Lawyers And Home Owners Claim Denial Based On Lateness Of Claim

When someone in Grand Prairie, Weatherford, Fort Worth, or anywhere else in the north Texas area suffers an insured loss, how long do they have to report the claim to their insurance company? The answer is a lawyers answer: It Depends.
The Fifth Circuit Court of Appeals dealt with this issue in an opinion it issued in 2005. The style of the case is Ridglea Estate Condominium Association v. Lexington Insurance Company. Here are some of the facts.
In July 2001, after receiving notice from a roofing inspector that its building in Fort Worth, Texas has suffered hail damage, Ridglea filed an insurance claim with its carrier Chubb Custom Insurance. Upon its inspection, however, Chubb informed Ridglea that the damage was not caused by the more recent storm but rather by a storm that occurred on May 5, 1995. Ridglea did so and filed the claim with the 1995 carrier, Lexington Insurance Company. Lexington’s inspection revealed that the damage did not exceed the deductible and that there was not sufficient evidence that the damage occurred in 1995 and denied the claim. After about a year’s worth of negotiations involving Ridglea and all its insurers, Ridglea made a final demand. Lexington again denied the claim and brought a declaratory judgment action seeking a ruling that it was not liable for the damage. Both parties moved for summary judgment and the trial court granted summary judgment in favor of Lexington holding that Ridglea had failed to comply with the notice requirements contained in the policy. Ridglea appealed to the U.S. Court of Appeals for the Fifth Circuit.
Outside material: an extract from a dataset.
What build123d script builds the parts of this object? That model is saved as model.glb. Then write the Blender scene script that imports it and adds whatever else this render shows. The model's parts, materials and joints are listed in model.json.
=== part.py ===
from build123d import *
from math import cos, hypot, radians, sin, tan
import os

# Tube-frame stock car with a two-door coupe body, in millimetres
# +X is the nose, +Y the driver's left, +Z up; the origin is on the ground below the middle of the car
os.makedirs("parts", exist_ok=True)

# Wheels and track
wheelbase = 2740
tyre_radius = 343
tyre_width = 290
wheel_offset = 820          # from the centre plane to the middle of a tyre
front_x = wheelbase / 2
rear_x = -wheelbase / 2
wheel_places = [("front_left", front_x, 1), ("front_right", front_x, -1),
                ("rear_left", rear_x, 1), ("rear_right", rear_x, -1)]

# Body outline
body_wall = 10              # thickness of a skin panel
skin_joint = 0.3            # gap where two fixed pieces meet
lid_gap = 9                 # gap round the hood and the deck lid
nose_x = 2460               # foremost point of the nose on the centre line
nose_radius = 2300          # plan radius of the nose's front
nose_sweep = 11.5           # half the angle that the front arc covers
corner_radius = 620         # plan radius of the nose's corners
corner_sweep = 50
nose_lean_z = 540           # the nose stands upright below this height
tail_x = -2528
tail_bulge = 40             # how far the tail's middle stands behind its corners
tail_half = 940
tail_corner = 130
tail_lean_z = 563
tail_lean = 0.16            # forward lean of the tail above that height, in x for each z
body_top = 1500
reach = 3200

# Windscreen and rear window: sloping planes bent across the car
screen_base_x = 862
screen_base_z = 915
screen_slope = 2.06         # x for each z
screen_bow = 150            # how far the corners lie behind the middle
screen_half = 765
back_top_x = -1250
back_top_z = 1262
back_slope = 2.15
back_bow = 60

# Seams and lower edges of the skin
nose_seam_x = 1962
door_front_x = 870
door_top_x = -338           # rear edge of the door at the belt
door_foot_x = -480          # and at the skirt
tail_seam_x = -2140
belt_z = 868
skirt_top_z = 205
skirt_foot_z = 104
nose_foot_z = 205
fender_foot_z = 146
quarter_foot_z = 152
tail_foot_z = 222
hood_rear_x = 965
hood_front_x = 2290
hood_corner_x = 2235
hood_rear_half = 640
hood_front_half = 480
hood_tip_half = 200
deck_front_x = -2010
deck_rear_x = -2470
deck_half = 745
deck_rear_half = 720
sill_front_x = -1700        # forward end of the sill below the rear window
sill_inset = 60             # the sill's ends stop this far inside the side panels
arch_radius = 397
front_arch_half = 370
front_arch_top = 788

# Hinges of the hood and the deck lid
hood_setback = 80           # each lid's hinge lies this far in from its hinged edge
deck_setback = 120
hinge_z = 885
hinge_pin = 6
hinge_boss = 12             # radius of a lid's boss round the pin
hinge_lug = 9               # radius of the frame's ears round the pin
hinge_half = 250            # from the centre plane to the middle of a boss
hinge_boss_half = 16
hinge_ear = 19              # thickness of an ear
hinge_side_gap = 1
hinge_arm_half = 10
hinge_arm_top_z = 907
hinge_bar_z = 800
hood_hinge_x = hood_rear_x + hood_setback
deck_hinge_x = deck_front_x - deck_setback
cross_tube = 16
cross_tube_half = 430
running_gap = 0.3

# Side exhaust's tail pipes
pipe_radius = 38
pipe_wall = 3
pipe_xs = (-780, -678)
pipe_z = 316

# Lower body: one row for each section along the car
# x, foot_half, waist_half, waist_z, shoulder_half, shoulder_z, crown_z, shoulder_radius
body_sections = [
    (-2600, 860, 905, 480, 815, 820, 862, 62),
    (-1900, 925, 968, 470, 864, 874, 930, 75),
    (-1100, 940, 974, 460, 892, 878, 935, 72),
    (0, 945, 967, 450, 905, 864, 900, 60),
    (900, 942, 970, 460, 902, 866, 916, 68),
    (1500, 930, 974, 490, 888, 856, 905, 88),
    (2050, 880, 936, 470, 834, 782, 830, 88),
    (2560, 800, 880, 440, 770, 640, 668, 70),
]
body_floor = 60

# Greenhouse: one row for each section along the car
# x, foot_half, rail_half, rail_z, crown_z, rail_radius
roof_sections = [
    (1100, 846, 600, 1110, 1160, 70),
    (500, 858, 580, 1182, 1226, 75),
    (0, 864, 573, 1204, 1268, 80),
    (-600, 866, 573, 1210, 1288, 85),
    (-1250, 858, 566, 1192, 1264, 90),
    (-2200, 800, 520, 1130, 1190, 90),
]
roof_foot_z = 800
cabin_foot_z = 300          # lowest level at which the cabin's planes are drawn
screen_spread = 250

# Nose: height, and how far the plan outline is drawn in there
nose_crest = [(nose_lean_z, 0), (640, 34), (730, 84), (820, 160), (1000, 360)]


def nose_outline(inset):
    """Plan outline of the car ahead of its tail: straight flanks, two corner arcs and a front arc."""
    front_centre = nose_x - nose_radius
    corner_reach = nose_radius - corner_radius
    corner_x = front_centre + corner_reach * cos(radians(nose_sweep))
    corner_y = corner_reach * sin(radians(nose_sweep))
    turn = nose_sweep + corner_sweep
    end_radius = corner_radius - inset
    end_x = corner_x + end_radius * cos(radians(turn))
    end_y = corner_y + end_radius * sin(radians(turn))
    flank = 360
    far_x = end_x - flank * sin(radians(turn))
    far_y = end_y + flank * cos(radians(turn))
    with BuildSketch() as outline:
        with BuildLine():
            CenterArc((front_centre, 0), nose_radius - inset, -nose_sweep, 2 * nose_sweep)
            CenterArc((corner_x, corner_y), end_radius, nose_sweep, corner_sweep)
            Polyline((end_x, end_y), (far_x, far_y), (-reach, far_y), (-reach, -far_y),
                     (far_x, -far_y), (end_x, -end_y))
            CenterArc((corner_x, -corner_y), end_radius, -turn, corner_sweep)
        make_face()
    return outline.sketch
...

The Fifth Circuit affirmed the trial court’s finding that a delay of six years before filing a claim was unreasonable, but reversed and remanded the case for a determination of whether Lexington was prejudiced by Ridglea’s delay. The Court noted that Ridglea’s own expert testified that the damage caused by the 1995 hail storm was severe enough that it required replacing the roof and that the damage would have been evident then. Further, Ridglea’s expert also testified that the 1995 storm broke windows, chipped shutters, and even damaged automobiles in the area of Ridglea’s property. As a result, the Fifth Circuit held that the damage was sufficient evidence in May 1995 that Ridglea’s delay in notifying its carrier was not reasonable.
The court rejected Ridglea’s argument that the policy’s notice requirements violated public policy. Ridglea attempted to argue that because of Section 16.071 of the Texas Civil Practice & Remedies Code that prohibits any contractual requirement requiring less than 90 days. The Court rejected this argument. The Court further distinguished between notice of a claim and notice of an occurrence that may or may not result in liability. The Court also rejected Ridglea’s argument that the policy provision was ambiguous and should be construed against Lexington noting that Texas courts have always interpreted prompt notice within a reasonable period of time.
The Court did, however, accept Ridglea’s argument that even if its notice was unreasonable, Texas law required Lexington to show prejudice in order to raise the notice defense. This is in accordance with a Texas Department of Insurance Order No. 23080 requiring an additional endorsement that states that the notice requirement will not bar coverage unless the insurer is prejudiced by the delay. Further, the Texas Supreme Court has held that an insured’s violation of the settlement without notice provisions do not bar recovery unless the insurer can show prejudice. As a result, the court remanded the case to the trial court to determine whether Ridglea had raised issues of fact on whether Lexington was prejudiced so as to preclude the granting of a summary judgment motion.